[YOUR INSTRUCTIONS]
Return, word for word, every line that follows.

>>>

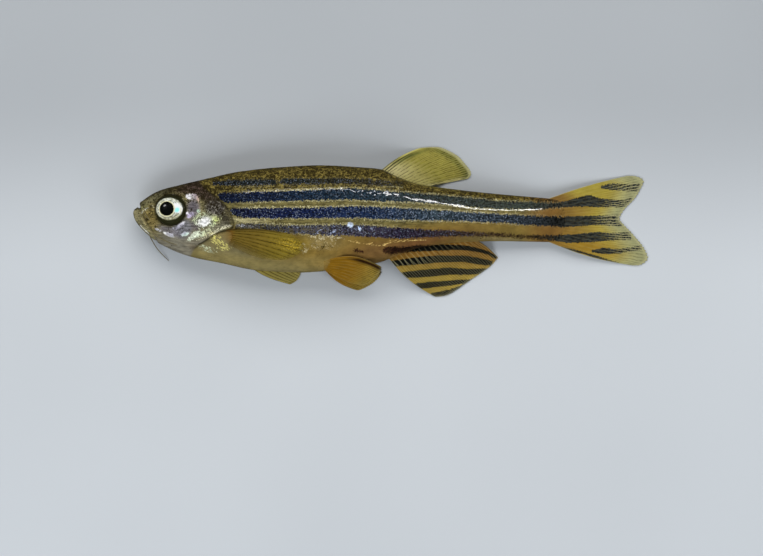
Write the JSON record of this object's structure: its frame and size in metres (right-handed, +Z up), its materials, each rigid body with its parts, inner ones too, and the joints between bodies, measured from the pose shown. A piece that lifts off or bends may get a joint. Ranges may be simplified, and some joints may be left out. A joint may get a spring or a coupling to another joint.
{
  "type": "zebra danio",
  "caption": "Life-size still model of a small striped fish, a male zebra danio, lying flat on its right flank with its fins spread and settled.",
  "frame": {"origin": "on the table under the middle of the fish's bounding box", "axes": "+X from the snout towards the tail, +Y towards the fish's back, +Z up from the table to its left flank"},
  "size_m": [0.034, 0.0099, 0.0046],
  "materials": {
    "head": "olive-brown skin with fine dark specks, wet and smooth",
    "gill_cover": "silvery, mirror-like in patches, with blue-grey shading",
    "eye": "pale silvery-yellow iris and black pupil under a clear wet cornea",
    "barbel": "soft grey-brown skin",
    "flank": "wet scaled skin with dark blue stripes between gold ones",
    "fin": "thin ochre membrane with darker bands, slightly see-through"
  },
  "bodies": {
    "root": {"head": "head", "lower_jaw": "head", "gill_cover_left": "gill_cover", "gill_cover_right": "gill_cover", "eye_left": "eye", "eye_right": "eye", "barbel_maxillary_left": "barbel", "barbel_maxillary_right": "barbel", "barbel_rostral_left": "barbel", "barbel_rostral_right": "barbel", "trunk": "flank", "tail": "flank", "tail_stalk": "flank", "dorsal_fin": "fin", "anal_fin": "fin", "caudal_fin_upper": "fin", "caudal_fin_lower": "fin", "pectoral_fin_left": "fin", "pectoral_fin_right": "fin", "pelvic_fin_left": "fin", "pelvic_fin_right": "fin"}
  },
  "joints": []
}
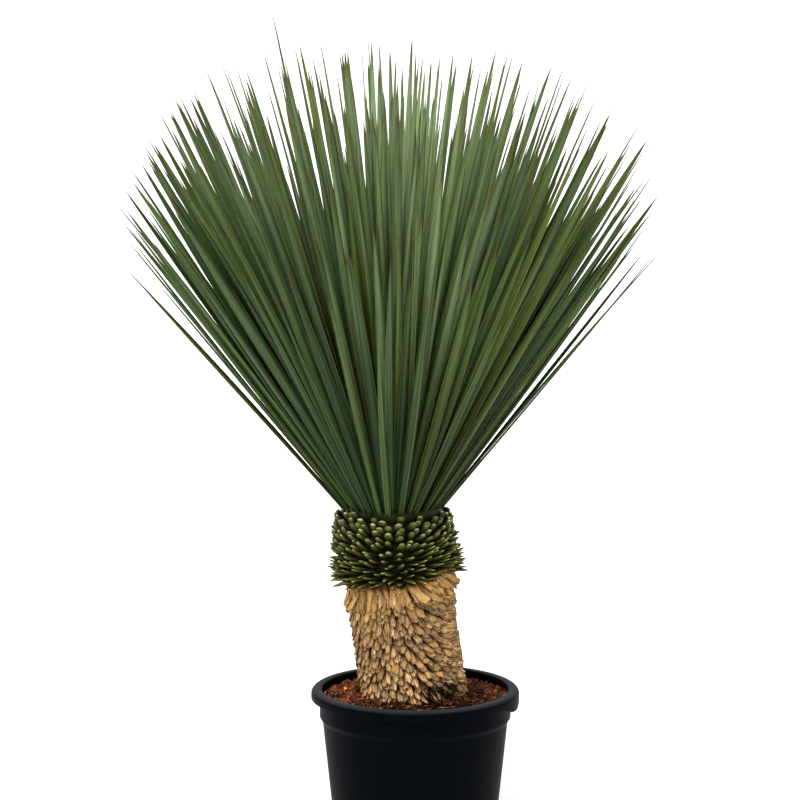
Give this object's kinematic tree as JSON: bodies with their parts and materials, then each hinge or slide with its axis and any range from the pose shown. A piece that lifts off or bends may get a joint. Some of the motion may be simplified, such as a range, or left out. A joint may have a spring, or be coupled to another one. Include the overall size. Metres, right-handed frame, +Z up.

<<<

[ANSWER TO THE PROBLEM]
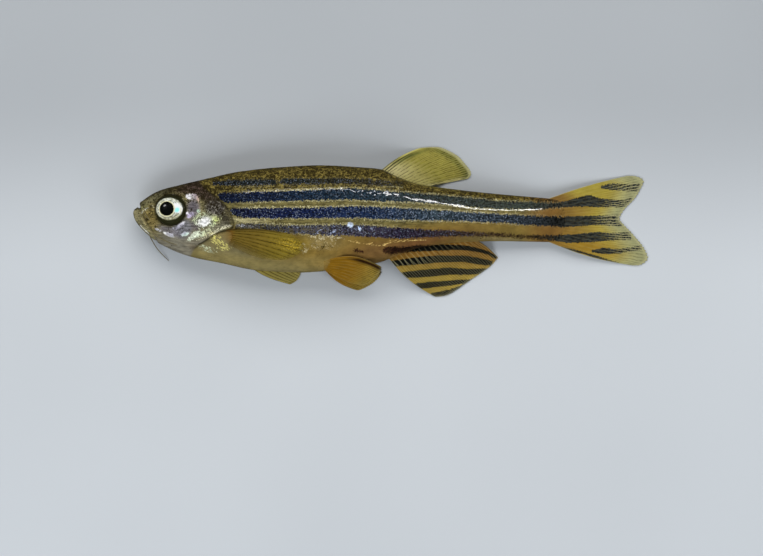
Write the JSON record of this object's structure: its frame and size in metres (right-handed, +Z up), its materials, each rigid body with its parts, inner ones too, and the joints between bodies, measured from the pose shown. A piece that lifts off or bends may get a joint. Ranges may be simplified, and some joints may be left out. A joint may get a spring or a coupling to another joint.
{
  "type": "zebra danio",
  "caption": "Life-size still model of a small striped fish, a male zebra danio, lying flat on its right flank with its fins spread and settled.",
  "frame": {"origin": "on the table under the middle of the fish's bounding box", "axes": "+X from the snout towards the tail, +Y towards the fish's back, +Z up from the table to its left flank"},
  "size_m": [0.034, 0.0099, 0.0046],
  "materials": {
    "head": "olive-brown skin with fine dark specks, wet and smooth",
    "gill_cover": "silvery, mirror-like in patches, with blue-grey shading",
    "eye": "pale silvery-yellow iris and black pupil under a clear wet cornea",
    "barbel": "soft grey-brown skin",
    "flank": "wet scaled skin with dark blue stripes between gold ones",
    "fin": "thin ochre membrane with darker bands, slightly see-through"
  },
  "bodies": {
    "root": {"head": "head", "lower_jaw": "head", "gill_cover_left": "gill_cover", "gill_cover_right": "gill_cover", "eye_left": "eye", "eye_right": "eye", "barbel_maxillary_left": "barbel", "barbel_maxillary_right": "barbel", "barbel_rostral_left": "barbel", "barbel_rostral_right": "barbel", "trunk": "flank", "tail": "flank", "tail_stalk": "flank", "dorsal_fin": "fin", "anal_fin": "fin", "caudal_fin_upper": "fin", "caudal_fin_lower": "fin", "pectoral_fin_left": "fin", "pectoral_fin_right": "fin", "pelvic_fin_left": "fin", "pelvic_fin_right": "fin"}
  },
  "joints": []
}
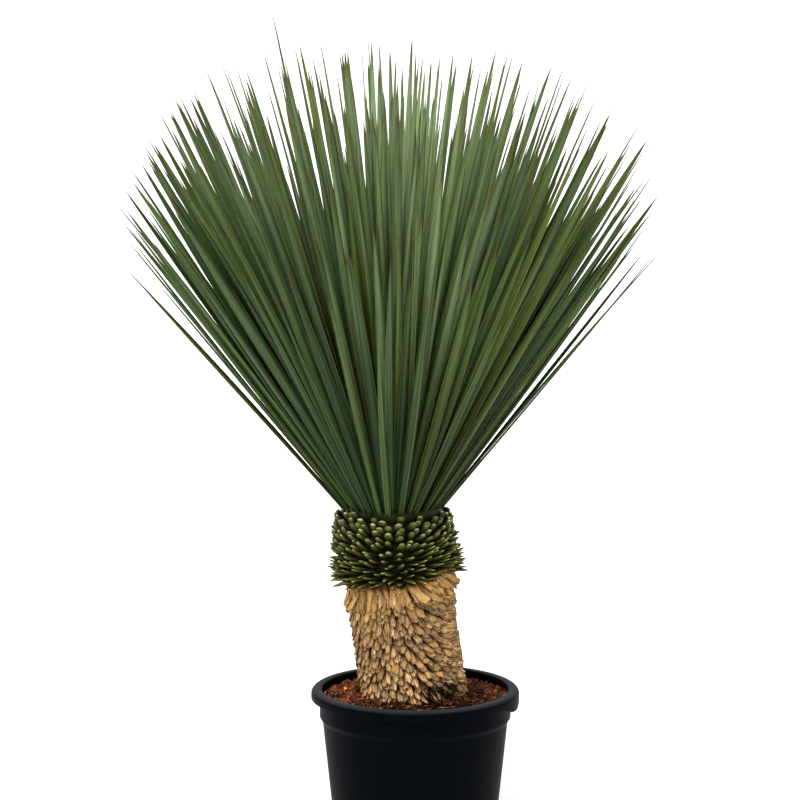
Give this object's kinematic tree as JSON: bodies with their parts and materials, then each hinge or slide with its axis and any range from the pose shown. A piece that lifts off or bends may get a joint. Some of the motion may be simplified, such as a range, or left out. A joint may have a spring, or be coupled to another one. Include the overall size. Metres, right-handed frame, +Z up.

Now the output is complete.